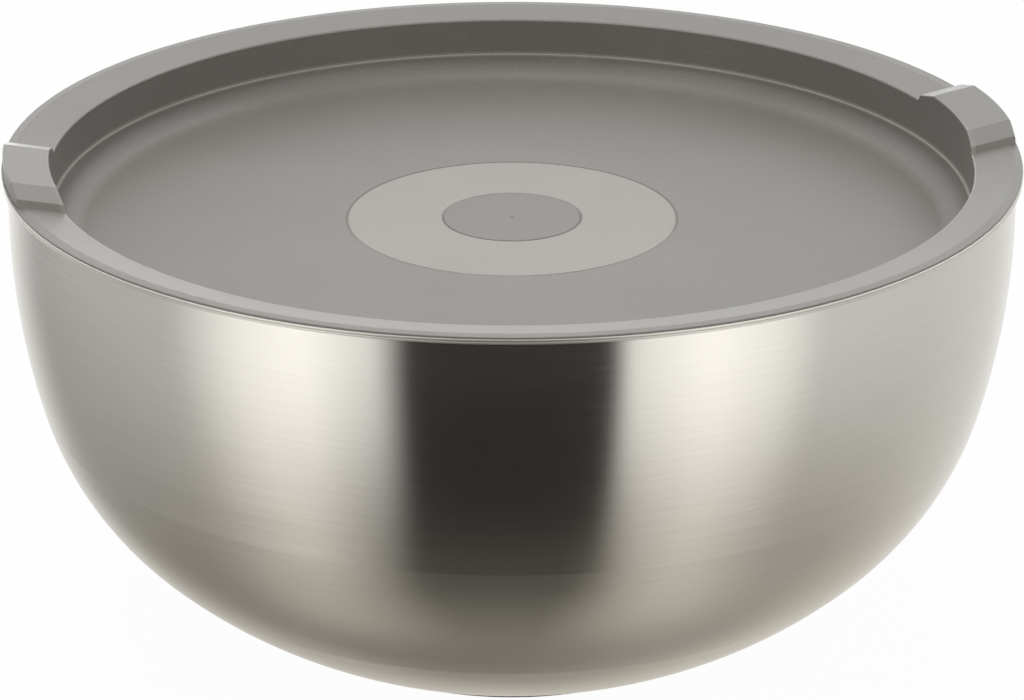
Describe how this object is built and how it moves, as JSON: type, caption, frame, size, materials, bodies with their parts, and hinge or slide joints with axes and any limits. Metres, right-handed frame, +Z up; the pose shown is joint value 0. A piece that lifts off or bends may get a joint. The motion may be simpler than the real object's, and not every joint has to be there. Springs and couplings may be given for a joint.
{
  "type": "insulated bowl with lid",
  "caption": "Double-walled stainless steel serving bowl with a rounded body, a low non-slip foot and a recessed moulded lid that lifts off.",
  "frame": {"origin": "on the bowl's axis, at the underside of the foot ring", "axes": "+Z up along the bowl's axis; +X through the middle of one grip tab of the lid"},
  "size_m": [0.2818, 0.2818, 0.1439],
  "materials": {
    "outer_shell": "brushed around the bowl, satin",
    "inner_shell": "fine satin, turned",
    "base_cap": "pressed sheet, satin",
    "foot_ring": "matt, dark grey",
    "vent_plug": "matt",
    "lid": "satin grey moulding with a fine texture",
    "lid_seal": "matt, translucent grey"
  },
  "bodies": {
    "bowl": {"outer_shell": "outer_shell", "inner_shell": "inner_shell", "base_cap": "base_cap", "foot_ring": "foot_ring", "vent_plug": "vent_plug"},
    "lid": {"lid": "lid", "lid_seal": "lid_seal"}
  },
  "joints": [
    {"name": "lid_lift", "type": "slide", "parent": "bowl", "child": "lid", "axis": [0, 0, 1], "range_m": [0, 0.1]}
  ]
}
===
SHORT PROBLEM >> Give the complete listing a second time, exactly as it reads.

REPLY >>
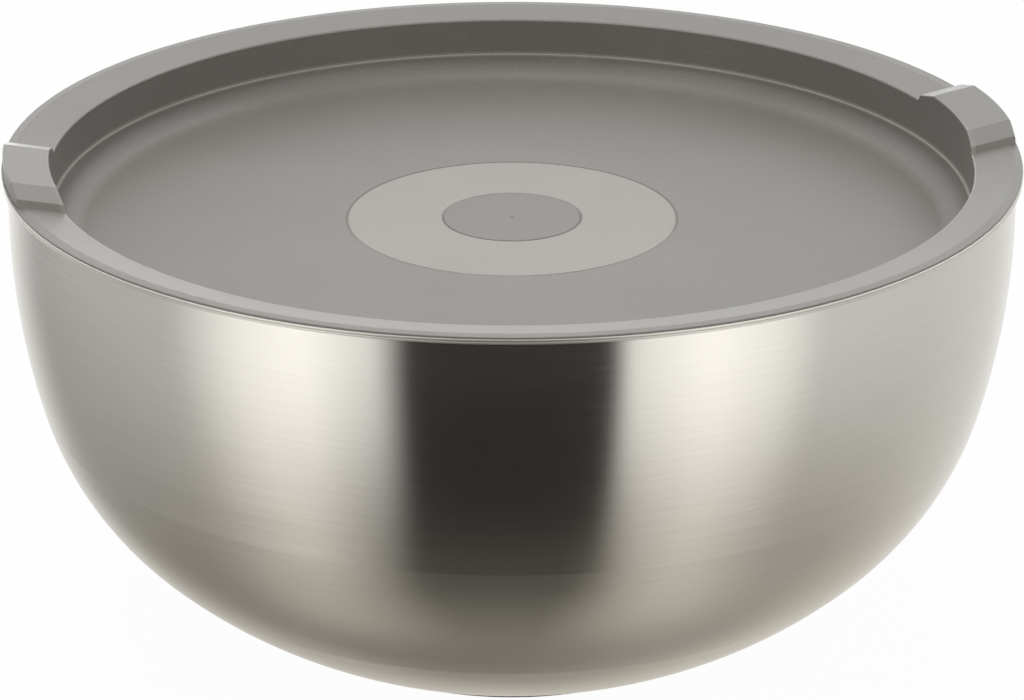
Describe how this object is built and how it moves, as JSON: type, caption, frame, size, materials, bodies with their parts, and hinge or slide joints with axes and any limits. Metres, right-handed frame, +Z up; the pose shown is joint value 0. A piece that lifts off or bends may get a joint. The motion may be simpler than the real object's, and not every joint has to be there. Springs and couplings may be given for a joint.
{
  "type": "insulated bowl with lid",
  "caption": "Double-walled stainless steel serving bowl with a rounded body, a low non-slip foot and a recessed moulded lid that lifts off.",
  "frame": {"origin": "on the bowl's axis, at the underside of the foot ring", "axes": "+Z up along the bowl's axis; +X through the middle of one grip tab of the lid"},
  "size_m": [0.2818, 0.2818, 0.1439],
  "materials": {
    "outer_shell": "brushed around the bowl, satin",
    "inner_shell": "fine satin, turned",
    "base_cap": "pressed sheet, satin",
    "foot_ring": "matt, dark grey",
    "vent_plug": "matt",
    "lid": "satin grey moulding with a fine texture",
    "lid_seal": "matt, translucent grey"
  },
  "bodies": {
    "bowl": {"outer_shell": "outer_shell", "inner_shell": "inner_shell", "base_cap": "base_cap", "foot_ring": "foot_ring", "vent_plug": "vent_plug"},
    "lid": {"lid": "lid", "lid_seal": "lid_seal"}
  },
  "joints": [
    {"name": "lid_lift", "type": "slide", "parent": "bowl", "child": "lid", "axis": [0, 0, 1], "range_m": [0, 0.1]}
  ]
}